■ What is asked ■
Your task is to restate the data word for word.

┏━━

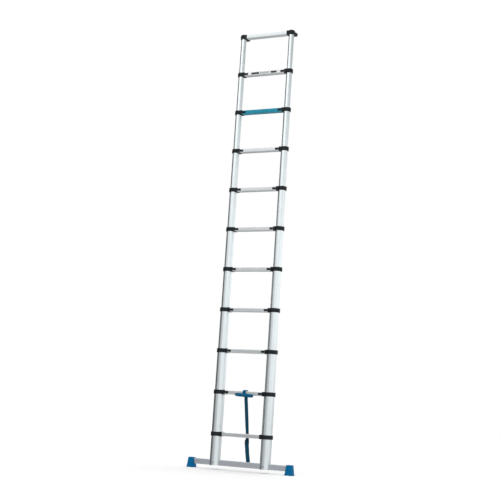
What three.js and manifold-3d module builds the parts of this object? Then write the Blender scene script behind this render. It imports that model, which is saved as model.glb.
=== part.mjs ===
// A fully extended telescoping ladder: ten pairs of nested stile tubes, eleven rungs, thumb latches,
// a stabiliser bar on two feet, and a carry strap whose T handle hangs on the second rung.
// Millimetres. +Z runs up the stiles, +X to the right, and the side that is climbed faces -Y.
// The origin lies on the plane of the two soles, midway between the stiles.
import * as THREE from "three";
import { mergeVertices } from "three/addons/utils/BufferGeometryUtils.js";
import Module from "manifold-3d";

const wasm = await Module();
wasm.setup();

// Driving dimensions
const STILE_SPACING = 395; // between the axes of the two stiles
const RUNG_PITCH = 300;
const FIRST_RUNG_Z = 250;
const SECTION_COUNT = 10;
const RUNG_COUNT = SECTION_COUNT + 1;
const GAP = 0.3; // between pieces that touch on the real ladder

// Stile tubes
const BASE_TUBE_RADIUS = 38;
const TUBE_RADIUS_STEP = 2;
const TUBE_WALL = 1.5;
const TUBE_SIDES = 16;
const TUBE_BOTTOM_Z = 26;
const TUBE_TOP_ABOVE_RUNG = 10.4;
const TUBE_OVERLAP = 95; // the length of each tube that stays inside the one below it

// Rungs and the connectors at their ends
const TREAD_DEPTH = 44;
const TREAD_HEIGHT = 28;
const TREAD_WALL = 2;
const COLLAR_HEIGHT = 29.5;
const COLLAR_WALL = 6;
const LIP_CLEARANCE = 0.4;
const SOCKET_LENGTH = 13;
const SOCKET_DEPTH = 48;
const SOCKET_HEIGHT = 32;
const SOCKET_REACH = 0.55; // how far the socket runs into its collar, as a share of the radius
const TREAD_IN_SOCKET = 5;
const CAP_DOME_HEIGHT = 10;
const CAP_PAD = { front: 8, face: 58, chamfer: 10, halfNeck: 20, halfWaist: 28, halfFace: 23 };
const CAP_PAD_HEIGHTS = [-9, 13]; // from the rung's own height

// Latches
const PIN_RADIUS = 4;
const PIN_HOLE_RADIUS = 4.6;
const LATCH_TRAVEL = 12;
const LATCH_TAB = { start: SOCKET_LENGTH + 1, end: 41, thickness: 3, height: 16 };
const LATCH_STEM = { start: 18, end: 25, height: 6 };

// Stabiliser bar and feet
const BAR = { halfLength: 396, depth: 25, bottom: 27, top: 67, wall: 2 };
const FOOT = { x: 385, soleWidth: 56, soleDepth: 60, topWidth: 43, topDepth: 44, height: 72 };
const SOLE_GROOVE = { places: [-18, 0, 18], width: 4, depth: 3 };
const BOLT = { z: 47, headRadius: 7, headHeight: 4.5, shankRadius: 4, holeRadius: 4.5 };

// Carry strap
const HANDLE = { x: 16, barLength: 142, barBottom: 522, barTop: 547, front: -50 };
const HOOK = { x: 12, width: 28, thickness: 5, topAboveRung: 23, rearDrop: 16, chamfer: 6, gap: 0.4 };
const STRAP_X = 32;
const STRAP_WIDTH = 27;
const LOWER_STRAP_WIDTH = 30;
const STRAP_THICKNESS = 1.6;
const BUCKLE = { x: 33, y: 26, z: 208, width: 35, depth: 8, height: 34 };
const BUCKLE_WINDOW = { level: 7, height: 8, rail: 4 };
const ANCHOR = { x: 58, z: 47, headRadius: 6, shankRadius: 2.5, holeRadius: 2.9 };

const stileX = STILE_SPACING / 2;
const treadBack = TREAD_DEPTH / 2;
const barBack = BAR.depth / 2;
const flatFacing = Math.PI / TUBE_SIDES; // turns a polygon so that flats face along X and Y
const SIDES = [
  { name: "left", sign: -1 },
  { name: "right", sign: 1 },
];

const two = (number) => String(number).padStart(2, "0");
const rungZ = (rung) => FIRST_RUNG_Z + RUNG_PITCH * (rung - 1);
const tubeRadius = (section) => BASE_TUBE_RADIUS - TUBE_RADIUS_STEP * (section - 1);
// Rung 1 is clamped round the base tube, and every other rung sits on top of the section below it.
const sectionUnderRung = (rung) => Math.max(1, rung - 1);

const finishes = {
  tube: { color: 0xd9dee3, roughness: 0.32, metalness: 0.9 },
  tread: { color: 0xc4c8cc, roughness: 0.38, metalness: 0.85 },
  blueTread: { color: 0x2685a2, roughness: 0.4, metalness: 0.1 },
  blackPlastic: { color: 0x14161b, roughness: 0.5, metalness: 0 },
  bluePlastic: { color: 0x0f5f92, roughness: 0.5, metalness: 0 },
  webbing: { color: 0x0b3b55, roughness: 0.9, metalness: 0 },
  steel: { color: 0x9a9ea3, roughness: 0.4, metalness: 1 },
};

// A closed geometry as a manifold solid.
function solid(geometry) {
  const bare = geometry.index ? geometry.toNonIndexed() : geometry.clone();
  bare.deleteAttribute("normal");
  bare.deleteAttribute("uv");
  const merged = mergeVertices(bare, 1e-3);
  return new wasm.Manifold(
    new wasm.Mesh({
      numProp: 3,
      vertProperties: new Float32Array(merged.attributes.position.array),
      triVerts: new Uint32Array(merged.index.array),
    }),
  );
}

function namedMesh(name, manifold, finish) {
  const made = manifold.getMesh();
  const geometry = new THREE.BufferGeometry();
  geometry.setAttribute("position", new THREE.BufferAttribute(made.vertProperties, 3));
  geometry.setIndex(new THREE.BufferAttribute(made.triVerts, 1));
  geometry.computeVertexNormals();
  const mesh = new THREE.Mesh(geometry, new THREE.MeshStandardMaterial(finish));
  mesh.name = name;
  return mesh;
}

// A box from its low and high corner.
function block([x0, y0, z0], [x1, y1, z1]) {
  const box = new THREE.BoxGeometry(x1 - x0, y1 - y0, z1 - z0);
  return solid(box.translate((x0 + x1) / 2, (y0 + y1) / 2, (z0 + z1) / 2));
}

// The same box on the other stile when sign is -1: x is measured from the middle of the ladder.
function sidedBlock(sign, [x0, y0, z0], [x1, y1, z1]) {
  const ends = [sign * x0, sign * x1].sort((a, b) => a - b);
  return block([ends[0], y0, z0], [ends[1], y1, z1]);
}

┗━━

■ Answer ■
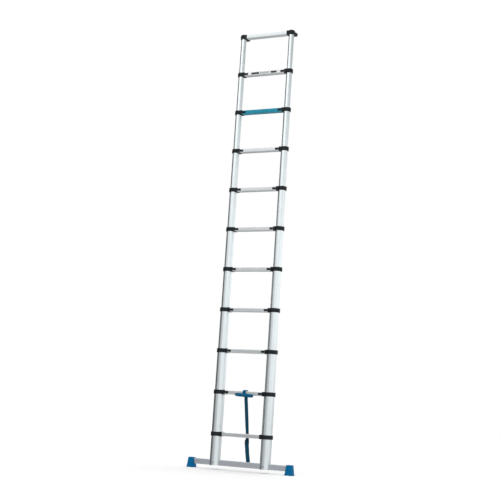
What three.js and manifold-3d module builds the parts of this object? Then write the Blender scene script behind this render. It imports that model, which is saved as model.glb.
=== part.mjs ===
// A fully extended telescoping ladder: ten pairs of nested stile tubes, eleven rungs, thumb latches,
// a stabiliser bar on two feet, and a carry strap whose T handle hangs on the second rung.
// Millimetres. +Z runs up the stiles, +X to the right, and the side that is climbed faces -Y.
// The origin lies on the plane of the two soles, midway between the stiles.
import * as THREE from "three";
import { mergeVertices } from "three/addons/utils/BufferGeometryUtils.js";
import Module from "manifold-3d";

const wasm = await Module();
wasm.setup();

// Driving dimensions
const STILE_SPACING = 395; // between the axes of the two stiles
const RUNG_PITCH = 300;
const FIRST_RUNG_Z = 250;
const SECTION_COUNT = 10;
const RUNG_COUNT = SECTION_COUNT + 1;
const GAP = 0.3; // between pieces that touch on the real ladder

// Stile tubes
const BASE_TUBE_RADIUS = 38;
const TUBE_RADIUS_STEP = 2;
const TUBE_WALL = 1.5;
const TUBE_SIDES = 16;
const TUBE_BOTTOM_Z = 26;
const TUBE_TOP_ABOVE_RUNG = 10.4;
const TUBE_OVERLAP = 95; // the length of each tube that stays inside the one below it

// Rungs and the connectors at their ends
const TREAD_DEPTH = 44;
const TREAD_HEIGHT = 28;
const TREAD_WALL = 2;
const COLLAR_HEIGHT = 29.5;
const COLLAR_WALL = 6;
const LIP_CLEARANCE = 0.4;
const SOCKET_LENGTH = 13;
const SOCKET_DEPTH = 48;
const SOCKET_HEIGHT = 32;
const SOCKET_REACH = 0.55; // how far the socket runs into its collar, as a share of the radius
const TREAD_IN_SOCKET = 5;
const CAP_DOME_HEIGHT = 10;
const CAP_PAD = { front: 8, face: 58, chamfer: 10, halfNeck: 20, halfWaist: 28, halfFace: 23 };
const CAP_PAD_HEIGHTS = [-9, 13]; // from the rung's own height

// Latches
const PIN_RADIUS = 4;
const PIN_HOLE_RADIUS = 4.6;
const LATCH_TRAVEL = 12;
const LATCH_TAB = { start: SOCKET_LENGTH + 1, end: 41, thickness: 3, height: 16 };
const LATCH_STEM = { start: 18, end: 25, height: 6 };

// Stabiliser bar and feet
const BAR = { halfLength: 396, depth: 25, bottom: 27, top: 67, wall: 2 };
const FOOT = { x: 385, soleWidth: 56, soleDepth: 60, topWidth: 43, topDepth: 44, height: 72 };
const SOLE_GROOVE = { places: [-18, 0, 18], width: 4, depth: 3 };
const BOLT = { z: 47, headRadius: 7, headHeight: 4.5, shankRadius: 4, holeRadius: 4.5 };

// Carry strap
const HANDLE = { x: 16, barLength: 142, barBottom: 522, barTop: 547, front: -50 };
const HOOK = { x: 12, width: 28, thickness: 5, topAboveRung: 23, rearDrop: 16, chamfer: 6, gap: 0.4 };
const STRAP_X = 32;
const STRAP_WIDTH = 27;
const LOWER_STRAP_WIDTH = 30;
const STRAP_THICKNESS = 1.6;
const BUCKLE = { x: 33, y: 26, z: 208, width: 35, depth: 8, height: 34 };
const BUCKLE_WINDOW = { level: 7, height: 8, rail: 4 };
const ANCHOR = { x: 58, z: 47, headRadius: 6, shankRadius: 2.5, holeRadius: 2.9 };

const stileX = STILE_SPACING / 2;
const treadBack = TREAD_DEPTH / 2;
const barBack = BAR.depth / 2;
const flatFacing = Math.PI / TUBE_SIDES; // turns a polygon so that flats face along X and Y
const SIDES = [
  { name: "left", sign: -1 },
  { name: "right", sign: 1 },
];

const two = (number) => String(number).padStart(2, "0");
const rungZ = (rung) => FIRST_RUNG_Z + RUNG_PITCH * (rung - 1);
const tubeRadius = (section) => BASE_TUBE_RADIUS - TUBE_RADIUS_STEP * (section - 1);
// Rung 1 is clamped round the base tube, and every other rung sits on top of the section below it.
const sectionUnderRung = (rung) => Math.max(1, rung - 1);

const finishes = {
  tube: { color: 0xd9dee3, roughness: 0.32, metalness: 0.9 },
  tread: { color: 0xc4c8cc, roughness: 0.38, metalness: 0.85 },
  blueTread: { color: 0x2685a2, roughness: 0.4, metalness: 0.1 },
  blackPlastic: { color: 0x14161b, roughness: 0.5, metalness: 0 },
  bluePlastic: { color: 0x0f5f92, roughness: 0.5, metalness: 0 },
  webbing: { color: 0x0b3b55, roughness: 0.9, metalness: 0 },
  steel: { color: 0x9a9ea3, roughness: 0.4, metalness: 1 },
};

// A closed geometry as a manifold solid.
function solid(geometry) {
  const bare = geometry.index ? geometry.toNonIndexed() : geometry.clone();
  bare.deleteAttribute("normal");
  bare.deleteAttribute("uv");
  const merged = mergeVertices(bare, 1e-3);
  return new wasm.Manifold(
    new wasm.Mesh({
      numProp: 3,
      vertProperties: new Float32Array(merged.attributes.position.array),
      triVerts: new Uint32Array(merged.index.array),
    }),
  );
}

function namedMesh(name, manifold, finish) {
  const made = manifold.getMesh();
  const geometry = new THREE.BufferGeometry();
  geometry.setAttribute("position", new THREE.BufferAttribute(made.vertProperties, 3));
  geometry.setIndex(new THREE.BufferAttribute(made.triVerts, 1));
  geometry.computeVertexNormals();
  const mesh = new THREE.Mesh(geometry, new THREE.MeshStandardMaterial(finish));
  mesh.name = name;
  return mesh;
}

// A box from its low and high corner.
function block([x0, y0, z0], [x1, y1, z1]) {
  const box = new THREE.BoxGeometry(x1 - x0, y1 - y0, z1 - z0);
  return solid(box.translate((x0 + x1) / 2, (y0 + y1) / 2, (z0 + z1) / 2));
}

// The same box on the other stile when sign is -1: x is measured from the middle of the ladder.
function sidedBlock(sign, [x0, y0, z0], [x1, y1, z1]) {
  const ends = [sign * x0, sign * x1].sort((a, b) => a - b);
  return block([ends[0], y0, z0], [ends[1], y1, z1]);
}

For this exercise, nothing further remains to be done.